** BEGIN THE INPUT **
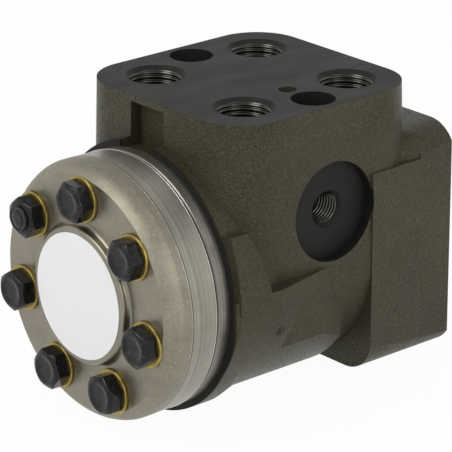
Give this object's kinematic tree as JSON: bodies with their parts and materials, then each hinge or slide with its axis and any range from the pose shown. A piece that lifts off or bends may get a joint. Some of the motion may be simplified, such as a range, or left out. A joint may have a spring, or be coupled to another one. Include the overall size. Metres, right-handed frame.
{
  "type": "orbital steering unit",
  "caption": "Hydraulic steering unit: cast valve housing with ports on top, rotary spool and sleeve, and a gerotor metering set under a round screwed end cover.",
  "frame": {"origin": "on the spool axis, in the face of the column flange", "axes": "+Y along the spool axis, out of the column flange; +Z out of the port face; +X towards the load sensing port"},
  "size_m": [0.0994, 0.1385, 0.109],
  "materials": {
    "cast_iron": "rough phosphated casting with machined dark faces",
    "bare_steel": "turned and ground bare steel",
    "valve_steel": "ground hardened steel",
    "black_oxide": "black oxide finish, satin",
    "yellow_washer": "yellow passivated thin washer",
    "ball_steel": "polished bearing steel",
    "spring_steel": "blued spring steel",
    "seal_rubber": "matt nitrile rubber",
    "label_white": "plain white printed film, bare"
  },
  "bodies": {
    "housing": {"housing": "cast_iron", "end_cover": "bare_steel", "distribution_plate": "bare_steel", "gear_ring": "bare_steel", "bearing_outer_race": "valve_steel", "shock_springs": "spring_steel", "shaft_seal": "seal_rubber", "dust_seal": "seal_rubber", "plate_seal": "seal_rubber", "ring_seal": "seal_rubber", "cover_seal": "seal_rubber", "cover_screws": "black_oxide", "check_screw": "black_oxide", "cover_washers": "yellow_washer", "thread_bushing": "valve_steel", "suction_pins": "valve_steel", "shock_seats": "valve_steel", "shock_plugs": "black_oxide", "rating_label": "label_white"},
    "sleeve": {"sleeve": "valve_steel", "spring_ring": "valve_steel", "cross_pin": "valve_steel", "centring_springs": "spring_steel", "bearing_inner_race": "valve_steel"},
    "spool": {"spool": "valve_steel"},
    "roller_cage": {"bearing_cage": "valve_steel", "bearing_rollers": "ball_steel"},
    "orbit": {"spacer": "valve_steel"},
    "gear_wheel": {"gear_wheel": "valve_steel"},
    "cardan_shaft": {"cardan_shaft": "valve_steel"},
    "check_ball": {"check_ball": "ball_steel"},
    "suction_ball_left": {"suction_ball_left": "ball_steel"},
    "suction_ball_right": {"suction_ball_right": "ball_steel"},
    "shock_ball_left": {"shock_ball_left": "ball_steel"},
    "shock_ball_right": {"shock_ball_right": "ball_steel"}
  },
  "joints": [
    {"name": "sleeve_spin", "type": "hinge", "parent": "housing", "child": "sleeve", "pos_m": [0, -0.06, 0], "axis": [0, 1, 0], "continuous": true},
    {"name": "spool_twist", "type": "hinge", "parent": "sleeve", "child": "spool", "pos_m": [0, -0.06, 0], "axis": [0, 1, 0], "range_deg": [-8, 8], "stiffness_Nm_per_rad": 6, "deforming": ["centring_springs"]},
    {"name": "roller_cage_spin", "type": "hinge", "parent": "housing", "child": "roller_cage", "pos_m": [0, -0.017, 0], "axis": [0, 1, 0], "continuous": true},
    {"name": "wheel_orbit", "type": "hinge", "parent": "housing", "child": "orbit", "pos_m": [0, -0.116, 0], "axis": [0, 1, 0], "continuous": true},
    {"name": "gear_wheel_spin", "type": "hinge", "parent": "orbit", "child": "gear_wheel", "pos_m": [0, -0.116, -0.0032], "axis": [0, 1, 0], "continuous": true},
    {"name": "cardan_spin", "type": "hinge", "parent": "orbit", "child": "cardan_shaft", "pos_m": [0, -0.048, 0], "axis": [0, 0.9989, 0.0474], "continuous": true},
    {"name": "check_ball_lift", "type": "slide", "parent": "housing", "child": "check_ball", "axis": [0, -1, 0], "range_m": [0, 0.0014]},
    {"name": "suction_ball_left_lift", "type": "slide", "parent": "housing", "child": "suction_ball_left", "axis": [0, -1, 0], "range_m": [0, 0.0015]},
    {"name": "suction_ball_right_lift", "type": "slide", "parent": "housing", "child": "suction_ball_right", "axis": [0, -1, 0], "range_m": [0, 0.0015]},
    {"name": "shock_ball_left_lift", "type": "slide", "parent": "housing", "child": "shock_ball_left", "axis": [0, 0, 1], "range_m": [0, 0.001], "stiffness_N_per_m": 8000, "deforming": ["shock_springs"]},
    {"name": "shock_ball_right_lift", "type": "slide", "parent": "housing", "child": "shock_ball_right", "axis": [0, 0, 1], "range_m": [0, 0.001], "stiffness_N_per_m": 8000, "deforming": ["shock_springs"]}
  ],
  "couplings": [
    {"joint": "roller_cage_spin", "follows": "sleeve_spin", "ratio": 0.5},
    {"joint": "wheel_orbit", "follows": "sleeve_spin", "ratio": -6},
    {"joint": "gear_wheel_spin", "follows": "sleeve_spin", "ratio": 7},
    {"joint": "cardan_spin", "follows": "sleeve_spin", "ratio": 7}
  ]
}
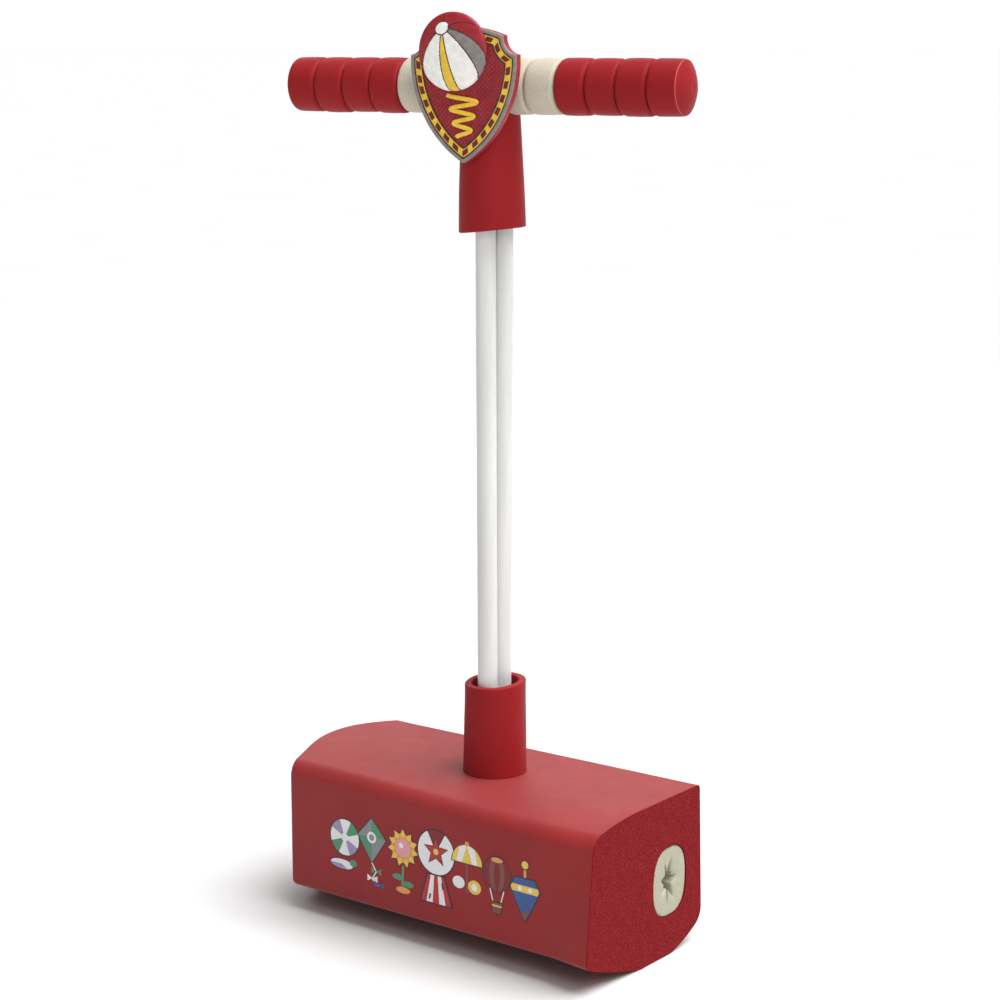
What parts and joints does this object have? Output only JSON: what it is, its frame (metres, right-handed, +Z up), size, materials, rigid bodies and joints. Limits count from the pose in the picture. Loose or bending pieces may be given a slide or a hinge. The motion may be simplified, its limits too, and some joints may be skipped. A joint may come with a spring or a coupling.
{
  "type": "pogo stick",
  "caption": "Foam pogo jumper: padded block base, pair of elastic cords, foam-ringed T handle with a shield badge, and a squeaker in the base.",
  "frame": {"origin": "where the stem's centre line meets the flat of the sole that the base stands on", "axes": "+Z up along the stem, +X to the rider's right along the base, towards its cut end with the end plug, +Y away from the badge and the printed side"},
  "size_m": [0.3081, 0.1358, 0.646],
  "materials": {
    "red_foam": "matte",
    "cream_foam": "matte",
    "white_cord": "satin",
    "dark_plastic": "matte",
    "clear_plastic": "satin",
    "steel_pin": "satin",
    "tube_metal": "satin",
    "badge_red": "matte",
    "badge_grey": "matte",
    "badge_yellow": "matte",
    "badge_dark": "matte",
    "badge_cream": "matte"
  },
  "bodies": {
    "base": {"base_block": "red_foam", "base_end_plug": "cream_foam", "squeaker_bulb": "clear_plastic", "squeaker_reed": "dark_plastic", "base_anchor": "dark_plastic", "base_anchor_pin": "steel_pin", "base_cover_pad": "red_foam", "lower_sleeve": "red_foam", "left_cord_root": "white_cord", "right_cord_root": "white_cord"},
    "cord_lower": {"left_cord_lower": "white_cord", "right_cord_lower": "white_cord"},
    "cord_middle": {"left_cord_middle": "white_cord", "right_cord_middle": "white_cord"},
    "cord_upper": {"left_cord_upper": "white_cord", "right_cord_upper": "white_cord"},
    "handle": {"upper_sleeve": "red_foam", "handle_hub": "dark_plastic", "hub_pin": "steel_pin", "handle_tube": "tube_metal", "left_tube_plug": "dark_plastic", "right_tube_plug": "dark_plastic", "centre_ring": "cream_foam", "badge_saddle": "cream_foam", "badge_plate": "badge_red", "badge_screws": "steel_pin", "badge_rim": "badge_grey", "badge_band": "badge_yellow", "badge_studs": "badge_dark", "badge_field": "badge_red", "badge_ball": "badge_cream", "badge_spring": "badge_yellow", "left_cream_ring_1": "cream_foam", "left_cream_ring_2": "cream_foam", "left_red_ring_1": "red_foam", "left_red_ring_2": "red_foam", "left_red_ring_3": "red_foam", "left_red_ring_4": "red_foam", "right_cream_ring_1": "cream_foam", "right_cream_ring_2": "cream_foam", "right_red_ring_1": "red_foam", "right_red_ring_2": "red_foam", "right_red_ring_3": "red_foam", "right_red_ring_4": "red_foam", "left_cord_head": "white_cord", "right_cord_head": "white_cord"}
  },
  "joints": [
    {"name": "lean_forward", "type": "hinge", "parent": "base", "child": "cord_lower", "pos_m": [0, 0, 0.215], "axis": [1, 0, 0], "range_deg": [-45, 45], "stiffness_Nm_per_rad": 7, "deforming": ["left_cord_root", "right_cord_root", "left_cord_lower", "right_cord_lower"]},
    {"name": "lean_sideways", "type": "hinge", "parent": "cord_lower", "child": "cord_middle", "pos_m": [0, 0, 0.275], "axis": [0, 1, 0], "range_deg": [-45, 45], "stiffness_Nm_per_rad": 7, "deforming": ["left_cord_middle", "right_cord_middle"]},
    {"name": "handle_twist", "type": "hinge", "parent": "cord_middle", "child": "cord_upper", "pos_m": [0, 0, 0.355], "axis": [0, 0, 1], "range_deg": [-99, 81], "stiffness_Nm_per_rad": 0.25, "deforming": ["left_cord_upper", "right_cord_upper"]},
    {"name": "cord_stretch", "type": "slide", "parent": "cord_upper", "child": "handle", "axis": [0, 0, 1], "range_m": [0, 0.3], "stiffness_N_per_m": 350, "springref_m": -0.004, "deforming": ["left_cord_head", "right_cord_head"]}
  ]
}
** END THE INPUT **
WRITTEN PROBLEM => Copy each line from the data above that includes "handed".

EXPECTED OUTPUT =>
Give this object's kinematic tree as JSON: bodies with their parts and materials, then each hinge or slide with its axis and any range from the pose shown. A piece that lifts off or bends may get a joint. Some of the motion may be simplified, such as a range, or left out. A joint may have a spring, or be coupled to another one. Include the overall size. Metres, right-handed frame.
What parts and joints does this object have? Output only JSON: what it is, its frame (metres, right-handed, +Z up), size, materials, rigid bodies and joints. Limits count from the pose in the picture. Loose or bending pieces may be given a slide or a hinge. The motion may be simplified, its limits too, and some joints may be skipped. A joint may come with a spring or a coupling.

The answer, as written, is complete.